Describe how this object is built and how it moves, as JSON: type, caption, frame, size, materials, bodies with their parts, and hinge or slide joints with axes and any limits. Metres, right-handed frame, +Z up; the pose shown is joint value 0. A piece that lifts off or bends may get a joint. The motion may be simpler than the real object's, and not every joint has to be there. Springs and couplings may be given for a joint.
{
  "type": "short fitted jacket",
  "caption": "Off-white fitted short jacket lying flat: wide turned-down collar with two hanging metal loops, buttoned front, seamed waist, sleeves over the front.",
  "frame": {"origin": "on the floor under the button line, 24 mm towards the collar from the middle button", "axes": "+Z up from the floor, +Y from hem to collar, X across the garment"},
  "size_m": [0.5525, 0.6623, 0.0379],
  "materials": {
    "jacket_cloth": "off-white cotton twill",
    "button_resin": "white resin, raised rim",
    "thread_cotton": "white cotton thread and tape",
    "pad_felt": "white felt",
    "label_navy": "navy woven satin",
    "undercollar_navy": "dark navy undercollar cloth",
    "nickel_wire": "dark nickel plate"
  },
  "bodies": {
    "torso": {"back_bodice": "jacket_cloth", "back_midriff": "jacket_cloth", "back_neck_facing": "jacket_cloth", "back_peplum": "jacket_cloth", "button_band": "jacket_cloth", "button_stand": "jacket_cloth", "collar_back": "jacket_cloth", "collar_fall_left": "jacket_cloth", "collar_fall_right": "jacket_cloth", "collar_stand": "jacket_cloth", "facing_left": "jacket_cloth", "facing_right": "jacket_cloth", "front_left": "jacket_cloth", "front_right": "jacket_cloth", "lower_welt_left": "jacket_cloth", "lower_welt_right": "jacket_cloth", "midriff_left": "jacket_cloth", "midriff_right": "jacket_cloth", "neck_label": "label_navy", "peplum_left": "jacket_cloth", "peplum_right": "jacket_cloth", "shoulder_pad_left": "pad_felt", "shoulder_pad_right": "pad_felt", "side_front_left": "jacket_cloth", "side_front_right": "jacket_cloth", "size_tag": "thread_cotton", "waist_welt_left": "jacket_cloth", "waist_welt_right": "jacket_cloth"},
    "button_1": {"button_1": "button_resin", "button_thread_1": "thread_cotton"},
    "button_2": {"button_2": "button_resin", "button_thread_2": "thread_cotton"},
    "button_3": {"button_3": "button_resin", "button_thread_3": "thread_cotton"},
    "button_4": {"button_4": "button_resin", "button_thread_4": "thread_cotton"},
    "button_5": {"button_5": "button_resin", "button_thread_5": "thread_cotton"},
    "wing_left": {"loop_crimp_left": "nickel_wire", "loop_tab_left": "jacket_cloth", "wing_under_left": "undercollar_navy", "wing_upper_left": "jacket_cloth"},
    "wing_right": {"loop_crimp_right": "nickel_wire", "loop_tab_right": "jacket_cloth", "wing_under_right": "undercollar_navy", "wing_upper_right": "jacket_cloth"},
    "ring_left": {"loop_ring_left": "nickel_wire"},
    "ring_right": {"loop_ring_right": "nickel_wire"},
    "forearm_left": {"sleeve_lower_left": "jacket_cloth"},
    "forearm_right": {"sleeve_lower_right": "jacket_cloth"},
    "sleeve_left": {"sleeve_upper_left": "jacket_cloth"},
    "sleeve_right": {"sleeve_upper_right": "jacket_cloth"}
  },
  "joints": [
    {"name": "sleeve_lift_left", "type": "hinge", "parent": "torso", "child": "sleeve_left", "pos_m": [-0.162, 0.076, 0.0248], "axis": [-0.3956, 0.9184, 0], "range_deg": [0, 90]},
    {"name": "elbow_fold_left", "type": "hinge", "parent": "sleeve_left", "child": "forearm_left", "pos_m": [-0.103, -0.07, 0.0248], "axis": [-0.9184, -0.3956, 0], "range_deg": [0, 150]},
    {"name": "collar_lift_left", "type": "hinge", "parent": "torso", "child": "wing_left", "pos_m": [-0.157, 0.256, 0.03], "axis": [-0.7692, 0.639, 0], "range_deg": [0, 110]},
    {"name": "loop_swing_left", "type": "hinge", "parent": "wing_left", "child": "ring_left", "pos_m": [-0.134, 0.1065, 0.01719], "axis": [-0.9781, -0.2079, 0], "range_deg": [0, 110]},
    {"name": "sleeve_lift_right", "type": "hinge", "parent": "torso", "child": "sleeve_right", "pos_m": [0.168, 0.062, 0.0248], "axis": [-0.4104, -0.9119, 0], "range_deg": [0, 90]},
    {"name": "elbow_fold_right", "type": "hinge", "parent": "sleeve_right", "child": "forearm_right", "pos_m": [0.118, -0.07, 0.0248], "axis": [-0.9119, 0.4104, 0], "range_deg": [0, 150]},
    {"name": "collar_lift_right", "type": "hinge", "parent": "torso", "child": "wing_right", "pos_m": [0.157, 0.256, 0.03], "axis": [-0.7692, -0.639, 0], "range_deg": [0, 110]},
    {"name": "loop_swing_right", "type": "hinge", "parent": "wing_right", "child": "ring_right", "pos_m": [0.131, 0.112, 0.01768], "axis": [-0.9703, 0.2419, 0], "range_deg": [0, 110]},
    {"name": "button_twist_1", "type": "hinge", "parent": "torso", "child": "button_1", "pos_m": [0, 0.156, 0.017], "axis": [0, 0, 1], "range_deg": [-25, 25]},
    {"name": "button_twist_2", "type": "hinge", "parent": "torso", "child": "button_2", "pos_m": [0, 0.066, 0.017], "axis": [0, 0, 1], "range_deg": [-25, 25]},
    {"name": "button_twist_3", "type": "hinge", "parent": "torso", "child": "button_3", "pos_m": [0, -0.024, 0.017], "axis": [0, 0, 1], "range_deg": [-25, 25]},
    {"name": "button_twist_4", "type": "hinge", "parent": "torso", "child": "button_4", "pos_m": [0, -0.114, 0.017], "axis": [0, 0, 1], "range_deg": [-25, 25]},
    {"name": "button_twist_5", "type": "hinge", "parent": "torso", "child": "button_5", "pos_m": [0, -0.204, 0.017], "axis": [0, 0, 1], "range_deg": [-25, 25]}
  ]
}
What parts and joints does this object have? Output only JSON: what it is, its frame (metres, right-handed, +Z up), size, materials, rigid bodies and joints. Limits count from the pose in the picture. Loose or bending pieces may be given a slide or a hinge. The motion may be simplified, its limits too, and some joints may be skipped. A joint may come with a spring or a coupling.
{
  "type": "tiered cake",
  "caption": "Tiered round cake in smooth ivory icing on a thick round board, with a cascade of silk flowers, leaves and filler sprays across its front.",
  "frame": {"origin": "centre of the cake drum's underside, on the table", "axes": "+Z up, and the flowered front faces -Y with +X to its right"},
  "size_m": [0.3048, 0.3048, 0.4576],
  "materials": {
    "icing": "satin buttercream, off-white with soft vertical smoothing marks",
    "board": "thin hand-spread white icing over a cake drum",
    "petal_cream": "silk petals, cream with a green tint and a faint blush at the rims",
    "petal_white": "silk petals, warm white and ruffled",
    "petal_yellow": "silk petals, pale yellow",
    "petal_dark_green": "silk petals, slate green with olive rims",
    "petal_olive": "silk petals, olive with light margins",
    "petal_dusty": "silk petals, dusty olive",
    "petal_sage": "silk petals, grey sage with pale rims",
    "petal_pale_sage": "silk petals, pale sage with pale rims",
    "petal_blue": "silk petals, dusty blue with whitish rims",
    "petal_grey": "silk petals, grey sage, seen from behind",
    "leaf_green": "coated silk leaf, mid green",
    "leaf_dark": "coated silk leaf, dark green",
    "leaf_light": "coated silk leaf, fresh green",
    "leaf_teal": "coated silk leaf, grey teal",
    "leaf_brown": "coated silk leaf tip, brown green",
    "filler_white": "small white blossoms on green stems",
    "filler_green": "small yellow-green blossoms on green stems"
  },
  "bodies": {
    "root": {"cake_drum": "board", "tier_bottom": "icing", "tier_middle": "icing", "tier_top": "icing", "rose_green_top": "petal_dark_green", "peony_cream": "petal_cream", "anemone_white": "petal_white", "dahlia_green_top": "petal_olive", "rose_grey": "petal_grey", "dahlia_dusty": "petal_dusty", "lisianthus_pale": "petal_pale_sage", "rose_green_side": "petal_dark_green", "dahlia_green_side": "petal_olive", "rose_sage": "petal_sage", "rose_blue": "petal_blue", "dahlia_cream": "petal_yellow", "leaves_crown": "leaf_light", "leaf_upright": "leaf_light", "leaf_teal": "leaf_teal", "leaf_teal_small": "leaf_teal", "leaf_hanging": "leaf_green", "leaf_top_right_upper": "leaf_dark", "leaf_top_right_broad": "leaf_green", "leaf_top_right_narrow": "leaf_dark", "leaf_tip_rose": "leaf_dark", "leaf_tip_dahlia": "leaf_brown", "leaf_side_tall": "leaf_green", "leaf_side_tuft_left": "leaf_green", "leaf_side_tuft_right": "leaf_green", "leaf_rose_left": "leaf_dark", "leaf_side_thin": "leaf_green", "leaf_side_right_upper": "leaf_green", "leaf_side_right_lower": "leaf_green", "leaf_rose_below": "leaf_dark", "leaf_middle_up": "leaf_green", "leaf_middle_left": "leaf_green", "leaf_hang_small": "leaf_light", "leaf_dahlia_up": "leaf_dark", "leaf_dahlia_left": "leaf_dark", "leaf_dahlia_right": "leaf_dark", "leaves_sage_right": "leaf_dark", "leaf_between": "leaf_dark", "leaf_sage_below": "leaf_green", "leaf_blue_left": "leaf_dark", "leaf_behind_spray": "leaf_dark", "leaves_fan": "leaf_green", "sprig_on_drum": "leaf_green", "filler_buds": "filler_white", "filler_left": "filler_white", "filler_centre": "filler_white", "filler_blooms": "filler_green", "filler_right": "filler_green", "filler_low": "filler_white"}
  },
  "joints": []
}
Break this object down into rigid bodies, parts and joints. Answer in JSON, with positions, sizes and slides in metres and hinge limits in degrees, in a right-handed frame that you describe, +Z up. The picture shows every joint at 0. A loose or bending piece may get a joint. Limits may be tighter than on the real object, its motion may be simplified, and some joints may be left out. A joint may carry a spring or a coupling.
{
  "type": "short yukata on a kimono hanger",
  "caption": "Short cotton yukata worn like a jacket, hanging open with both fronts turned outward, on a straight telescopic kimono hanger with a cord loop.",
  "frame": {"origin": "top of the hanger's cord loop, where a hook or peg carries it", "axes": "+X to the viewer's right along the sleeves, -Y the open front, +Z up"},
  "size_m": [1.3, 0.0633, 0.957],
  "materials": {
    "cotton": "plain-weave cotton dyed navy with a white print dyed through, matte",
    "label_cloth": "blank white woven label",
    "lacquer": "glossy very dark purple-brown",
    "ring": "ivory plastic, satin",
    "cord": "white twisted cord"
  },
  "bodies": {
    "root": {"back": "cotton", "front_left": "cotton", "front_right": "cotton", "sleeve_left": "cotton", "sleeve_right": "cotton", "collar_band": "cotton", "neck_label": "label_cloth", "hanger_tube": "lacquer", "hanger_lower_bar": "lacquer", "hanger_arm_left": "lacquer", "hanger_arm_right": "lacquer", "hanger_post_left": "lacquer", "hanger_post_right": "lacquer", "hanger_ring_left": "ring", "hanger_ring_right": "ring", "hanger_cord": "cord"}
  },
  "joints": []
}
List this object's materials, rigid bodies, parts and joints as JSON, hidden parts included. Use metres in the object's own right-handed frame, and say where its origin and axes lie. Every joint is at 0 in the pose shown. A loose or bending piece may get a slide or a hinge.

**TASK STATEMENT**. Scan the listing above and copy all lines containing the word "caption".

**WRITTEN ANSWER**.
Describe how this object is built and how it moves, as JSON: type, caption, frame, size, materials, bodies with their parts, and hinge or slide joints with axes and any limits. Metres, right-handed frame, +Z up; the pose shown is joint value 0. A piece that lifts off or bends may get a joint. The motion may be simpler than the real object's, and not every joint has to be there. Springs and couplings may be given for a joint.
  "caption": "Off-white fitted short jacket lying flat: wide turned-down collar with two hanging metal loops, buttoned front, seamed waist, sleeves over the front.",
  "caption": "Tiered round cake in smooth ivory icing on a thick round board, with a cascade of silk flowers, leaves and filler sprays across its front.",
  "caption": "Short cotton yukata worn like a jacket, hanging open with both fronts turned outward, on a straight telescopic kimono hanger with a cord loop.",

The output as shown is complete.